I don’t want to come out of a damaging marriage and say I never want to love again.
I want to say I can’t wait to love again! And be loved. Properly.
I don’t want to come out of my torturous sandwich years and the loss of my mum and say I feel bruised.
I want to say death is shit, I really want to live. Properly.
I don’t want to cry into my gin after a gruelling day of juggling single parenting, work, house, writing and DIY and say I’m too overwhelmed to go on.
I want to say Phew! Survived that, and aren’t I lucky that my life is so full, but let’s take a moment to breath. Tomorrow is another day. And I will try to live it. Properly, overwhelmed and all.
Life is like those Icelandic glaciers and lava that keep creeping forward, changing the landscape, alive, progressing, the earth adapting, but always, always moving forward.
I always saw my life as a series of adventures.
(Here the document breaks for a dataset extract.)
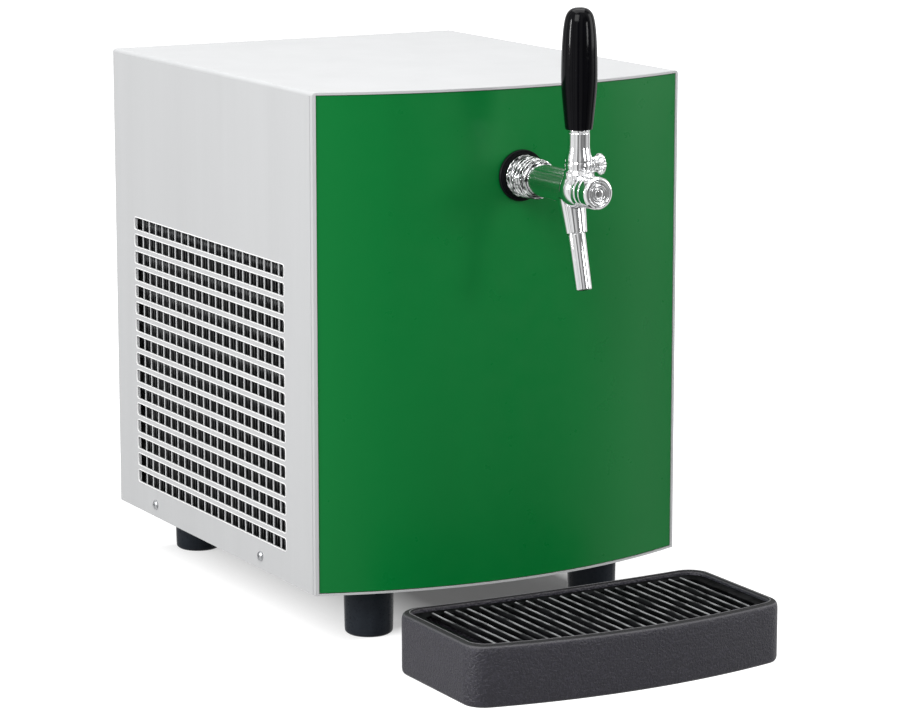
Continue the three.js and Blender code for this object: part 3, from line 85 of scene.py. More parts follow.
def place(x, y, z):
    return Matrix.Translation(at(x, y, z))


def cad_corners(node):
    """The lowest and the highest corner of a CAD node, in millimetres."""
    shift = Vector((0, SHIFT, 0))
    return [[round(v / MM, 3) for v in corner - shift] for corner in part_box(node)]


def cad_middle(node):
    return [(a + b) / 2 for a, b in zip(*cad_corners(node))]


def bow_radius(width, stand):
    return ((width / 2) ** 2 + stand ** 2) / (2 * stand)


BOW_RADIUS = bow_radius(2 * HALF_WIDTH, BOW_STAND)
FRONT_MIDDLE = -HALF_DEPTH - BOW_STAND
BOW_CENTRE = FRONT_MIDDLE + BOW_RADIUS

SHEET = 1.5
BEND = 3
SIDE_BORDER = 2.6
TOP_BORDER = 2
LOW_BORDER = 1.6

PANEL_INSET = 0.6
PANEL_GAP = 0.45
PANEL_THICKNESS = 3

SLOT_ROWS = 16
SLOT_LOW = 69
SLOT_PITCH = 14.85
SLOT_HEIGHT = 10.4
SLOT_FRONT = -139
SLOT_BACK = 151
SLOT_CORNER = 2.2

PANEL_FACE = FRONT_MIDDLE + PANEL_INSET
TAP_HEIGHT = 373
TAP_REACH = 88
PIVOT_RISE = 18
HEAD_END = TAP_REACH + 14
BARREL_RADIUS = 13
BALL_RADIUS = 15
BONNET_RADIUS = 10.5
CAP_RADIUS = 12.7
LEVER_BALL = 6
LEVER_SOCKET = 6.3

# Places of the tap: its flange on the panel, the middle of its head, and the lever's pivot
TAP = place(0, PANEL_FACE, TAP_HEIGHT)
HEAD = TAP @ Matrix.Translation((0, -TAP_REACH * MM, 0))
PIVOT = place(0, PANEL_FACE - TAP_REACH, TAP_HEIGHT + PIVOT_RISE)
FORWARDS = Matrix.Rotation(QUARTER, 4, "X")
BACKWARDS = Matrix.Rotation(-QUARTER, 4, "X")
RIGHTWARDS = Matrix.Rotation(QUARTER, 4, "Y")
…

The last adventure of marriage had it’s ups and it’s down. Admittedly I might not keep the souvineer tee-shirt but it’s over and I have 3 amazing little people to take on new adventures with me.
This next phase of my life – as a mid-ager- is a whole new adventure. I have absolutely no idea what my life will look like in the years ahead, but I know enough to know that it will be great if I chose to, and tough because that’s life, but I know now I can always get up off the floor.
No time for self-sabotage. No time for guilt. No time for thinking I’m bad or mad because someone else gaslighted me, or I just plain let them. No, the golden ere is about owning my own badness and madness should I decide to be that occasionally. If I’m going to be mad, let it be me that decides to be mad (and let it involve a random act so mad it changes my life, and maybe involves a tropical island?)
I’m throwing away the cheap tarnished accessories and I’m wearing the gold I have taken through my life – my mum, my family, my friends, my daughters. I’m gold. Singing loud and proud.